Poppy Power

This month, the European Parliament adopted a resolution on Afghanistan that could pave the way for a new and more open-minded approach to counter-narcotics strategies worldwide. In fact, the resolution calls on the participants at a conference of donors, to take place in London at the end of January, “to take into consideration the proposal of licensed production of opium for medical purposes, as already granted to a number of countries.”

This proposal was originally made by the Senlis Council, an independent organization based in Paris, during a workshop in Kabul last September. The text introduced by the European Liberal Democrats, with the support of virtually all political groups in the European Parliament, is revolutionary, not only because it goes against conventional thinking, but also because it raises the issue above the stagnant reality of the “war on drugs.” In Afghanistan, that so-called war has essentially been based on eradication campaigns and alternative livelihood projects, which have achieved only scant results. The European Parliament’s new stance may, I hope, mark the beginning of a radical policy shift by all actors involved in rebuilding Afghanistan.

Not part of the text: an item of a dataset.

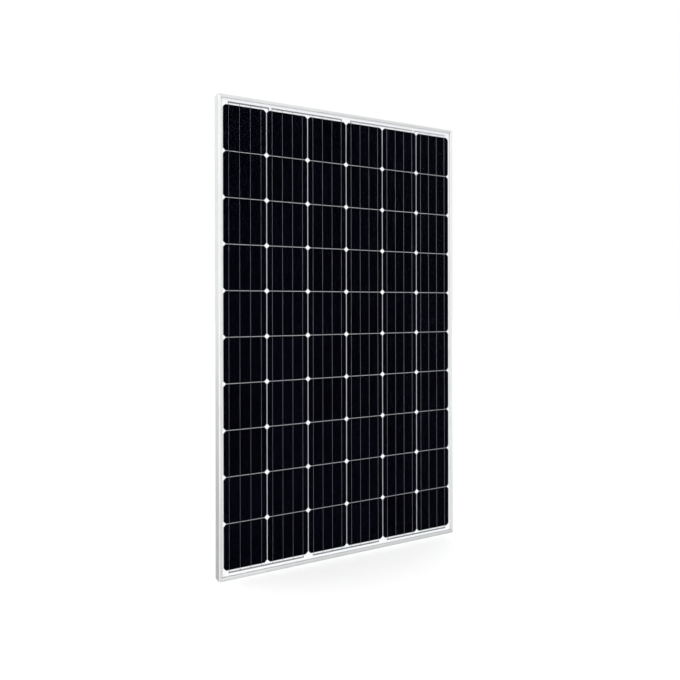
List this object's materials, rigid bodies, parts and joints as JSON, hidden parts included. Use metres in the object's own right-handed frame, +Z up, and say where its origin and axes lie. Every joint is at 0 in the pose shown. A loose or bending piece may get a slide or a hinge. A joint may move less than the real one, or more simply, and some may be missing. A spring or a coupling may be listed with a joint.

According to the United Nations Office on Drugs and Crime, despite concerted efforts at eradication and crop substitution, Afghanistan produced 87% of the world’s opium in 2005 – roughly 4.1 tons – generating $2.7 billion of illegal revenue, which amounts to roughly 52% of the country’s GDP. The 2005 Afghanistan Opium Survey, released last November, estimates that the total value of this opium, once turned into heroin and distributed around the world, could reach more than $40 billion.

Moreover, in recent years, factories and laboratories for processing opium into heroin have been sprouting in Afghanistan, producing 420 tons of heroin last year alone. The increase in domestic heroin production has provided a massive boost to the local retail market, giving rise to concerns about HIV/AIDS spreading in a country with poor infrastructure and nonexistent health services.